Care versus Control

10 July 2019 | Posted in Conservation , Fran Southgate
Care versus Control
Woodland fungi © Neil Fletcher

By Fran Southgate

Living Landscapes Advisor

The modern human, Homo sapiens, in theory exhibits some of the most complex intelligence as a species, including being able to create other forms of artificial intelligence. It’s incredible really when you think about what evolution can do. Human intelligence also comes in multiple forms – academic, emotional, spatial, inter-personal etc. – and integrating a range of these intelligences is often better than displaying just one form. Frequently, humans forget what a privileged position it is to have evolved in this way, and that this position by its very nature bestows a duty of care. We also forget that that ours is not the only form of intelligence.

The tendency of the human species is to assume that as one of the highest functioning ‘intelligent’ species on earth, what we decide as the best course of action must be right for all other forms of life. However, increasingly science is acknowledging that there are myriad other forms of cleverness in our natural world which through their collaborative and community building processes may in some ways display greater intelligence than humans.

From squid to bacteria, elephants to mycorrhizal fungi and trees, there are a whole range of species groups which display complex and ‘socially’ aware behaviours where they communicate with each other, care for each other, and feed one another. Most fascinating to me is the massive inter-species support and communication systems occurring between mycorrhizal fungi and trees – supporting whole ecosystems across hundreds of miles through complex natural interactions.

This is perhaps a challenge to the anthropocentrism which has dominated much of our conservation efforts, and indeed our day to day lifestyles. Our tendency is to decide how best we should manage (or control) the land or sea for squid / bacteria / elephants / fungi, forgetting that our intervention may neither be necessary nor relevant. Sometimes what may be needed is simply the will to recognize the value of, and care enough to protect what already exists.

As ecologists and conservationists, as people, we are stewards of the natural world. Increasingly we need everyone in the human world to know how important it is for them to be stewards too.

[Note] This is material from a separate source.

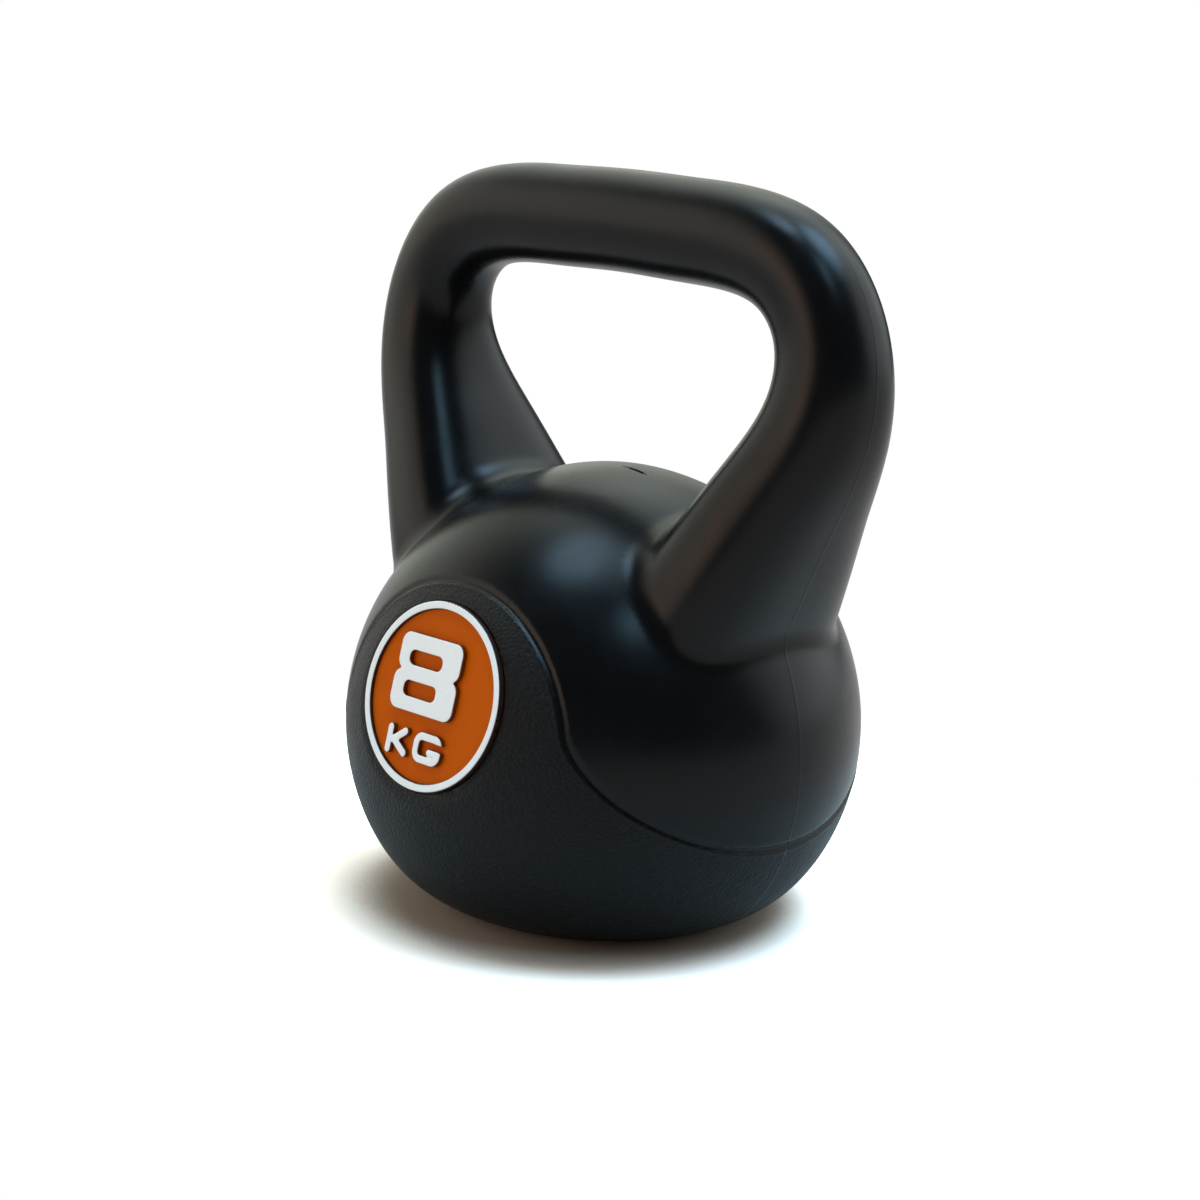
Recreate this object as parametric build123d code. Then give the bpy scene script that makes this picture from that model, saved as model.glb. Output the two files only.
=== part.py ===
"""Moulded kettlebell: a hollow plastic shell with its handle in one piece, cast full of ballast.

Lengths are in millimetres and angles in degrees. The base stands on z = 0, +Z is up, the grip
runs along X and the badge faces -Y. The origin is the centre of the base.
"""
from build123d import *
from math import atan2, cos, hypot, pi, radians, sin, sqrt
import os

# Body of the shell: a form turned about Z, in proportion to the belly. Its profile runs through
# distances from the belly's centre, every 22.5 degrees from 45 below level up to the crown
belly_radius = 92.0                     # level
belly_height = 0.792 * belly_radius     # height of the belly's centre above the floor
base_radius = 0.563 * belly_radius      # where the profile meets the floor
base_slope = 13.4                       # rise of the profile there, above level
haunch_radius = 1.021 * belly_radius    # 45 degrees below level
hip_radius = 1.03 * belly_radius        # 22.5 degrees below level
flank_radius = 0.965 * belly_radius     # 22.5 degrees above level
shoulder_radius = 0.935 * belly_radius  # 45 degrees above level
cap_radius = 0.923 * belly_radius       # 67.5 degrees above level
crown_height = 1.717 * belly_radius     # top of the body, under the grip
base_edge_fillet = 0.13 * belly_radius  # rounding where the body meets its flat base

# Handle of the shell: one loft along arcs, whose straight legs lean in and swell towards the body
grip_radius = 17.8
window_height = 67.0          # from the crown to the grip, in the middle
grip_height = crown_height + window_height + grip_radius    # of its centre line
grip_half_length = 58.4       # gentle arch of the grip, from its middle
grip_arch = 4.75              # angle that this half of the arch turns through
bend_radius = 40.1            # tight turn of the centre line beside the grip, to plumb
lean_radius = 59.6            # slower turn below it, into the leaning leg
lean_angle = 28.7
leg_length = 82.3             # straight end of the leg, down to inside the body
swell_start = 94.6            # distance along the centre line where the leg starts to swell
foot_half_thickness = 27.5
foot_half_depth = 44.7
thickness_swell = 1.85        # exponent of the growth in thickness along the leg
grip_squareness = 2.23        # exponent of the grip's superellipse; 2 is a circle
foot_squareness = 2.96        # and of the foot's
crease_fillet = 11.0          # rounding where the legs meet the body

# Walls
wall = 3.0
base_wall = 4.5
ballast_gap = 0.3             # all round the ballast, which shrinks a little as it cures

# Groove around the textured zone: an arch over the badge and a 45 degree skirt down to each side
groove_width = 1.8
groove_depth = 0.8
arch_radius = 0.602 * belly_radius
arch_height = 0.764 * belly_radius      # height of the arch's centre
skirt_height = 1.423 * belly_radius     # where the two skirt lines would cross above the arch
skirt_fillet = 0.272 * belly_radius     # inside corner between the arch and each skirt line

# Badge: a ring and a plate glued into a round seat, on a flat land that tilts up
badge_tilt = 13.5
badge_height = 0.935 * belly_radius     # height of the badge's centre, on the land
land_cut = 8.6                          # how deep the land lies in the belly's sphere
land_distance = belly_radius - land_cut     # from the belly's centre to the land, square to it
land_edge_fillet = 5.0        # soft edge of the land
seat_depth = 1.0
seat_clearance = 0.4          # around the ring
badge_proud = 1.9             # ring's front above the land
ring_radius = 32.2
ring_width = 2.7
ring_edge_fillet = 0.5
plate_recess = 1.4            # plate's face behind the ring's front
plate_clearance = 0.1
adhesive_thickness = 0.4
adhesive_margin = 1.0         # left bare around the adhesive

# Base: a shallow dish that leaves a ring to stand on, and the filling hole with its snap-in plug
dish_radius = 0.402 * belly_radius
dish_depth = 1.6
hole_radius = 17.0
counterbore_radius = 21.4
counterbore_depth = 1.8
flange_clearance = 0.4
flange_thickness = 1.6
neck_clearance = 0.2          # between the plug's neck and the hole
neck_wall = 1.8
bead_clearance = 0.2          # between the snap bead and the base wall
bead_overlap = 0.7            # how far the bead reaches over the hole's edge
bead_height = 2.0
bead_shoulder = 0.6           # height of the bead's widest circle
ballast_clearance = 1.5       # hollow left in the ballast around the plug

section_points = 12           # around each section of the handle


def superellipse(half_width, half_height, squareness):
    """Closed outline whose exponent runs from 2, an ellipse, towards a rounded rectangle."""
    points = []
    for index in range(section_points):
        angle = 2 * pi * index / section_points
        across = half_width * abs(cos(angle)) ** (2 / squareness)
        along = half_height * abs(sin(angle)) ** (2 / squareness)
        points.append(Vector(across if cos(angle) > 0 else -across, along if sin(angle) > 0 else -along))
    return Face(Wire([Edge.make_spline(points, periodic=True)]))


def centre_arcs():
    """Radius and angle of each arc of the handle's centre line, from the grip's middle down."""
    arch = radians(grip_arch)
    return ((grip_half_length / arch, arch), (bend_radius, pi / 2 - arch), (lean_radius, radians(lean_angle)))


def centre_line(distance):
    """Point and heading of the handle's centre line, a signed distance from the grip's middle."""
    side = 1 if distance >= 0 else -1
    rest = abs(distance)
    x, z, turn = 0.0, grip_height, 0.0
    for radius, angle in centre_arcs():
        step = min(rest / radius, angle)
        x += radius * (sin(turn + step) - sin(turn))
        z -= radius * (cos(turn) - cos(turn + step))
        turn += step
        rest -= radius * step
    x += rest * cos(turn)
    z -= rest * sin(turn)
    return Vector(side * x, 0, z), Vector(cos(turn), 0, -side * sin(turn))


def handle(inset):
    """Loft from foot to foot over the grip, with every section reduced by the inset."""
    grip, bend, lean = [radius * angle for radius, angle in centre_arcs()]
    bend_end = grip + bend
    lean_end = bend_end + lean
    foot = lean_end + leg_length
    distances = [0, grip / 2, grip]
    distances += [grip + bend * k / 3 for k in (1, 2, 3)]
    distances += [bend_end + lean / 2]
    distances += [lean_end + leg_length * k / 5 for k in range(6)]
    sections = []
    for distance in [-d for d in reversed(distances[1:])] + distances:
        swell = max(0.0, (abs(distance) - swell_start) / (foot - swell_start))
        half_thickness = grip_radius + (foot_half_thickness - grip_radius) * swell ** thickness_swell
        half_depth = grip_radius + (foot_half_depth - grip_radius) * swell ** 2 * (3 - 2 * swell)
        squareness = grip_squareness + (foot_squareness - grip_squareness) * swell
        point, heading = centre_line(distance)
        section = superellipse(half_depth - inset, half_thickness - inset, squareness)
        sections.append(Plane(origin=point, x_dir=(0, 1, 0), z_dir=heading) * section)
    return loft(sections)


def badge_plane(lift):
    """Plane parallel to the land, centred on the badge and lifted from the land."""
    tilt = radians(badge_tilt)
    normal = Vector(0, -cos(tilt), sin(tilt))
    rise = badge_height - belly_height
    y = -(land_distance - rise * sin(tilt)) / cos(tilt)
    return Plane(origin=Vector(0, y, badge_height) + normal * lift, x_dir=(1, 0, 0), z_dir=normal)


def body(inset, base):
    """Turned body with its flat land, an even inset inside the outer one, and a flat base."""
    radii = [haunch_radius, hip_radius, belly_radius, flank_radius, shoulder_radius, cap_radius,
             crown_height - belly_height]
    polar = [(hypot(base_radius, belly_height), atan2(-belly_height, base_radius))]
    polar += [(radius, pi / 8 * (index - 2)) for index, radius in enumerate(radii)]
    points = [Vector(cos(angle), sin(angle)) * (radius - inset) + Vector(0, belly_height)
              for radius, angle in polar]
    slope = radians(base_slope)
    flank = Spline(points, tangents=[(cos(slope), sin(slope)), (-1, 0)], tangent_scalars=[1, 1])
    toe = (0, points[0].Y)
    profile = make_face([flank, Line(points[-1], toe), Line(toe, points[0])])
    turned = revolve(Plane.YZ * profile, Axis.Z)
    if base > 0:
        turned -= Cylinder(belly_radius, base, align=(Align.CENTER, Align.CENTER, Align.MIN))
    beyond_land = badge_plane(-inset) * Box(4 * ring_radius, 4 * ring_radius, belly_radius,
                                            align=(Align.CENTER, Align.CENTER, Align.MIN))
    return turned - beyond_land


def form(inset, base):
    """Body and handle in one, rounded where the legs meet the body."""
    torso = body(inset, base)
    loop = handle(inset)
    solid = torso + loop
    creases = new_edges(torso, loop, combined=solid)
    return fillet(creases, crease_fillet + inset)


def textured_zone(grow):
    """Outline in XZ of the zone that the groove bounds, grown outwards."""
    radius = arch_radius + grow
    reach = skirt_height + grow * sqrt(2) - arch_height
    corner_x = (reach + sqrt(2 * radius ** 2 - reach ** 2)) / 2
    corner_z = arch_height + reach - corner_x
    hem_x = corner_x + corner_z
    arch = ThreePointArc((corner_x, corner_z), (0, arch_height + radius), (-corner_x, corner_z))
    hem = Polyline((-corner_x, corner_z), (-hem_x, 0), (hem_x, 0), (corner_x, corner_z))
    zone = make_face([arch, hem])
    corners = [vertex for vertex in zone.vertices() if vertex.Y > 1]
    return fillet(corners, skirt_fillet - grow)


def groove():
    """Ring of material that the groove takes out of the body, the same at front and back."""
    ribbon = textured_zone(groove_width / 2) - textured_zone(-groove_width / 2)
    band = extrude(Plane.XZ * ribbon, amount=2 * belly_radius, both=True)
    return band - body(groove_depth, groove_depth)


def disc(radius, height, z):
    return Pos(0, 0, z) * Cylinder(radius, height, align=(Align.CENTER, Align.CENTER, Align.MIN))


def make_shell():
    outside = form(0, 0)
    land = outside.faces().filter_by(GeomType.PLANE).sort_by(Axis.Z)[-1]
    outside = fillet(land.edges(), land_edge_fillet)
    outside = fillet(outside.edges().group_by(Axis.Z)[0], base_edge_fillet)
    cavity = form(wall, dish_depth + base_wall)
    shell = outside - cavity - groove()
    shell -= badge_plane(-seat_depth) * Cylinder(ring_radius + seat_clearance, 2 * seat_depth,
                                                 align=(Align.CENTER, Align.CENTER, Align.MIN))
    shell -= disc(dish_radius, 2 * dish_depth, -dish_depth)
    shell -= disc(counterbore_radius, counterbore_depth, dish_depth)
    shell -= disc(hole_radius, base_wall, dish_depth)
    return shell


def make_fill_plug():
    """Half section turned about Z: flange in the counterbore, neck in the hole, bead above it."""
    seat = dish_depth + counterbore_depth
    flange = counterbore_radius - flange_clearance
    neck = hole_radius - neck_clearance
    core = neck - neck_wall
    bead = hole_radius + bead_overlap
    bead_bottom = dish_depth + base_wall + bead_clearance
    profile = Polyline((core, seat), (0, seat), (0, seat - flange_thickness),
                       (flange, seat - flange_thickness), (flange, seat), (neck, seat),
                       (neck, bead_bottom), (bead, bead_bottom + bead_shoulder),
                       (neck - neck_wall / 2, bead_bottom + bead_height),
                       (core, bead_bottom + bead_height), (core, seat))
    return revolve(Plane.XZ * make_face(profile), Axis.Z)


def make_ballast():
    ballast = form(wall + ballast_gap, dish_depth + base_wall + ballast_gap)
    plug_top = dish_depth + base_wall + bead_clearance + bead_height
    hollow = disc(hole_radius + bead_overlap + ballast_clearance, plug_top + ballast_clearance, 0)
    return ballast - hollow


def make_badge_ring():
    height = seat_depth + badge_proud - adhesive_thickness
    ring = Cylinder(ring_radius, height, align=(Align.CENTER, Align.CENTER, Align.MIN))
    ring -= Cylinder(ring_radius - ring_width, 3 * height)
    ring = fillet(ring.edges().group_by(Axis.Z)[-1], ring_edge_fillet)
    return badge_plane(adhesive_thickness - seat_depth) * ring


def make_badge_plate():
    height = seat_depth + badge_proud - adhesive_thickness - plate_recess
    plate = Cylinder(ring_radius - ring_width - plate_clearance, height,
                     align=(Align.CENTER, Align.CENTER, Align.MIN))
    return badge_plane(adhesive_thickness - seat_depth) * plate


def make_badge_adhesive():
    pad = Cylinder(ring_radius - adhesive_margin, adhesive_thickness,
                   align=(Align.CENTER, Align.CENTER, Align.MIN))
    return badge_plane(-seat_depth) * pad


os.makedirs("parts", exist_ok=True)
for name, make in (
    ("shell", make_shell),
    ("ballast", make_ballast),
    ("fill_plug", make_fill_plug),
    ("badge_ring", make_badge_ring),
    ("badge_plate", make_badge_plate),
    ("badge_adhesive", make_badge_adhesive),
):
    export_step(make(), f"parts/{name}.step")
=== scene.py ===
"""Looks of the moulded kettlebell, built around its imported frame.

The form is worked out in millimetres in the frame's axes: +Z up, grip along X, badge facing -Y.
Objects are in metres. The shell is a function of space: its distance to a body turned about Z, joined
with a handle swept along arcs. Even meshes are pulled onto it, so walls, groove and parting line all
follow one form.
"""
import bmesh
import bpy
import math
import numpy as np
from mathutils import Matrix, Vector


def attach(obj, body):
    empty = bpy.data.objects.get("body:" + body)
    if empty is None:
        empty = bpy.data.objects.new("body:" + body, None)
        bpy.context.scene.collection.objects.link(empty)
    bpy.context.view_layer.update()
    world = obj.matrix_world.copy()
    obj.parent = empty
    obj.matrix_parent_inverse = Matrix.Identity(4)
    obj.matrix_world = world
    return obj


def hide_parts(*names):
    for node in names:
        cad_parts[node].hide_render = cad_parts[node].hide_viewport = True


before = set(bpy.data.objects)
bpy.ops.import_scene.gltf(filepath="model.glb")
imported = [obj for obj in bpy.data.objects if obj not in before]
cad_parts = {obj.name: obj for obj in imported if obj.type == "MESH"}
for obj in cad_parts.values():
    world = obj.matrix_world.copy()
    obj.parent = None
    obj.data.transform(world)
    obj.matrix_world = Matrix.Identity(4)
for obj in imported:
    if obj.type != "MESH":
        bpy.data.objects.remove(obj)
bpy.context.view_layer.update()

MM = 0.001

# Body, turned about Z: distances from the belly's centre, every 22.5 degrees from 45 below level
BELLY_HEIGHT = 72.9
BODY_RADII = (93.9, 94.8, 92.0, 88.8, 86.0, 84.9)
CROWN_HEIGHT = 158.0
BASE_RADIUS = 51.8
BASE_SLOPE = math.radians(13.4)
BASE_SOFTNESS = 0.33

# Handle: arcs of its centre line from the grip's middle, then a straight leg that swells
GRIP_RADIUS = 17.8
GRIP_HEIGHT = 242.8
GRIP_HALF_LENGTH = 58.4
GRIP_ARCH = math.radians(4.75)
BEND_RADIUS = 40.1
LEAN_RADIUS = 59.6
LEAN_ANGLE = math.radians(28.7)
LEG_LENGTH = 82.3
SWELL_START = 94.6
FOOT_HALF_THICKNESS = 27.5
FOOT_HALF_DEPTH = 44.7
THICKNESS_SWELL = 1.85
GRIP_SQUARENESS = 2.23
FOOT_SQUARENESS = 2.96
CREASE_RADIUS = 11.0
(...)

What if we could display some of the socially complex behaviours that nature displays? What if we can engage with, think with, and care for intelligences other than our own in new ways? And what if, we can rely on the innate ‘knowing’ of a nature which has evolved over millennia, to guide us as to the best ways of working with it rather than against it? We know we need to care for our environment, but sometimes lack the ability to listen to what it is telling us.  

There is something of a movement towards new ways of seeing and understanding our natural world, which reconnects us to the world around us as an intelligent species within a bigger network of natural intelligence. This movement has more of an insistence on care, and on common sense combined with an instinct to relax our control over nature in the right places (i.e. working with natural processes), so that we can work with it rather than against it. This model of care versus control seems to be the key, and I hope that in time it will help us to find solutions to some of the major issues of our time such as climate change and biodiversity loss.